C’est donc une archi-éducation que Nietzsche propose, une propédeutique à toute éducation future, les conditions mêmes de possibilité du travail pédagogique. A quelle conditions une éducation, une formation, une culture sont-elles possibles ? A la condition que l’on vainque tous les déterminismes inconscients, non pas, à la manière de Bourdieu, en les pointant et en les soulignant, mais en les oblitérant, en rendant l’humain inconscient de ceux-ci. La sociologie peut jusqu’à un certain point devenir une représentation dans laquelle l’individu se love et se complait, en n’attisant plus le feu de la révolte et du changement ; l’individu, de là, peut se résigner à un état de fait, et faire de cette représentation non pas l’arme d’une mutation, mais l’annonciateur d’une prophétie autoréalisatrice. (Curieusement, cette archi-éducation nietzschéenne trouve peut-être écho aujourd’hui dans la philosophie de Jacques Rancière, où l’égalité des intelligences à être testée, vérifiée sans présupposer une inégalité principielle de celles-ci, laquelle provoque, selon les termes de Rancière, leur « abrutissement » ; car c’est à présupposer une inégalité des intelligences, que toute intelligence s’éprouve comme étant impuissante de devenir inégalée).

Jacques Rancière

« Tes éducateurs ne peuvent être que tes libérateurs », écrit Nietzsche dans les Considérations inactuelles. Toute éducation vise en cela l’émancipation, celle du corps, on l’a dit, soit ici l’émancipation de tous les instincts frustrés, provoquant à tous les ressentiments, à toutes les vengeances (rater deux fois l’ENA peut faire de vous un Gargamel candidat à l’élection présidentielle, disant à l’instar du personnage des Schtroumpfs : « je me vengerai, et ma vengeance sera terrible ! »). Intérioriser son impuissance, c’est être incessamment en faute par rapport à sa puissance d’être, c’est devenir un « incapable », un « vau-rien », c’est-à-dire littéralement un être nihilisé pour qui la vie ne vaut plus rien ; c’est être coupable de vivre ; et c’est, même lorsque l’on a réussi, être atteint du syndrome de l’imposteur (= ce syndrome par lequel l’être humain, ayant surmonter un obstacle, se pose la question du mérite de son mérite, puisque derrière l’obstacle il y aura toujours l’ombre inquisitrice de celui qui, en nous, nous en voudra toujours d’avoir passé une difficulté à sa place : « je ne devais pas réussir, si bien que si j’ai réussi, c’est que ma réussite est une demi-réussite »). C’est, en bref, vivre dans la mauvaise conscience. Or il n’y a pas d’incapable, il n’y a que des êtres qui ont été incapabilisés par l’intériorisation d’un échec couru d’avance, d’un plafond de verre qui les empêche de s’élever, de se dresser comme une victoire. Car voilà une chance du français, qu’élevage et dressage, ces mots si durs utilisés par Nietzsche, soient synonymes dans notre langue : d’élévation. On se dresse, comme on se redresse ; et on élève, comme on s’élève au-delà de la meute, de l’uniformité, du commun. L’éducation de l’individu est à elle seule un pont vers le surhumain, c’est-à-dire vers le dépassement de soi, la joie. Car « qu’est-ce que le bonheur ? », se demande Nietzsche dans le Gai savoir, « le fait de surmonter une difficulté », une impuissance, une incapacité.

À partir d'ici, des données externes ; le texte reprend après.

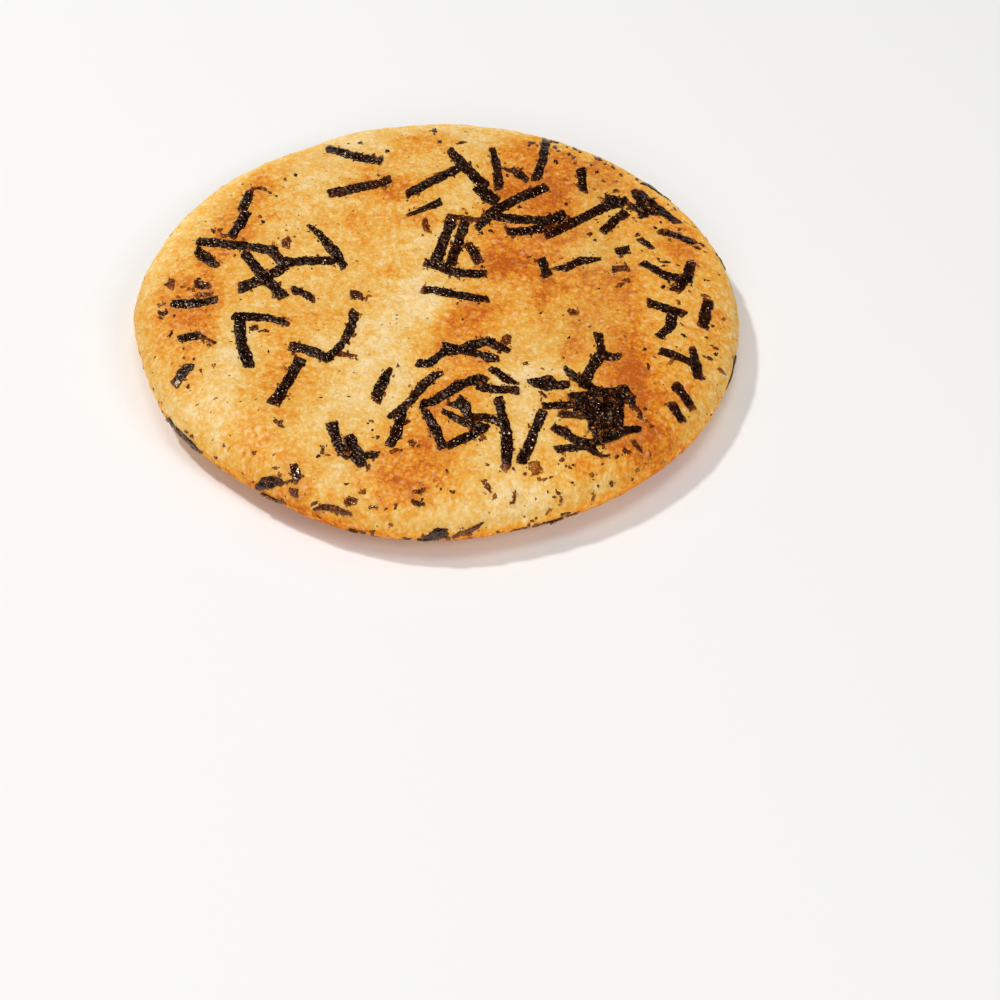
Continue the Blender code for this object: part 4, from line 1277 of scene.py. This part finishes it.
# Nothing reaches below the surface that the cracker lies on
for obj in (strips_obj, crumbs_obj):
    co = np.empty(len(obj.data.vertices) * 3, np.float32)
    obj.data.vertices.foreach_get("co", co)
    co = co.reshape(-1, 3)
    co[:, 2] = np.maximum(co[:, 2], 0.0)
    obj.data.vertices.foreach_set("co", co.ravel())
    obj.data.update()

# =====================================================================================================
# Floor, light and view.
# =====================================================================================================


def make_floor():
    size, n = 3.0, 1
    mesh = bpy.data.meshes.new("floor")
    mesh.from_pydata([(-size, -size, 0), (size, -size, 0), (size, size, 0), (-size, size, 0)], [], [(0, 1, 2, 3)])
    obj = bpy.data.objects.new("floor", mesh)
    bpy.context.scene.collection.objects.link(obj)
    m = Net("floor_paint")
    m.shader.inputs["Base Color"].default_value = (0.88, 0.875, 0.865, 1.0)
    m.shader.inputs["Roughness"].default_value = 0.7
    m.shader.inputs["Specular IOR Level"].default_value = 0.2
    mesh.materials.append(m.material)


def make_light(name, at, size, power, glare=False, colour=(1, 1, 1)):
    data = bpy.data.lights.new(name, "AREA")
    data.shape = "DISK"
    data.size = size
    data.energy = power
    data.color = colour
    obj = bpy.data.objects.new(name, data)
    bpy.context.scene.collection.objects.link(obj)
    obj.location = at
    obj.visible_glossy = glare
    obj.rotation_euler = (Vector((0, 0, 0.005)) - Vector(at)).to_track_quat("-Z", "Y").to_euler()


make_floor()
make_light("key", (-0.40, 0.22, 0.70), 0.08, 3.2, True)
make_light("overhead", (0.05, 0.0, 1.10), 0.44, 2.3)
make_light("fill", (0.60, -0.50, 0.65), 0.40, 1.9)
make_light("front", (-0.15, -0.80, 0.45), 0.40, 2.1)

world = bpy.data.worlds.new("studio")
world.use_nodes = True
background = world.node_tree.nodes["Background"]
background.inputs["Color"].default_value = (1.0, 0.995, 0.985, 1.0)
background.inputs["Strength"].default_value = 0.27
bpy.context.scene.world = world
world.cycles_visibility.glossy = False

scene = bpy.context.scene
scene.view_settings.view_transform = "Standard"
scene.view_settings.look = "None"
scene.view_settings.exposure = 0.0
scene.view_settings.gamma = 1.0

print("TRIANGLES", {o.name: sum(len(q.vertices) - 2 for q in o.data.polygons) for o in (body, strips_obj, crumbs_obj)})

Pour conclure, je dirais que l’éducation n’est pas tant une instruction, qu’une destruction de son déterminisme, par l’ignorance des causes qui nous réfrènent de savoir et de faire. L’éducation de l’individu chez Nietzsche consiste à fomenter l’inconscience ou l’inscience de sa propre impuissance ; et à créer de l’inégalé pour produire de l’égalité ; à passer de l’intelligence surplombant le corps, comme un pilote en son navire, au corps intelligent, dont la vie créatrice est le joyeux effet. Eduquer, c’est apprendre par corps à tout un chacun à se dresser, à se surmonter, à se dépasser vaille que vaille, à créer sa propre virtuosité sans égal dans l’équivalence généralisée, à s’élever à hauteur de soi, à son aristocratie.

© Valentin Husson


Notes :

[1]Astor, Nietzsche, La détresse du présent, Paris, Gallimard, « Folio », 2014.., p.117.

[2] On pourrait lire toute la pensée nietzschéenne comme un renversement du paulinisme qui dit le nom du christianisme chez Nietzsche.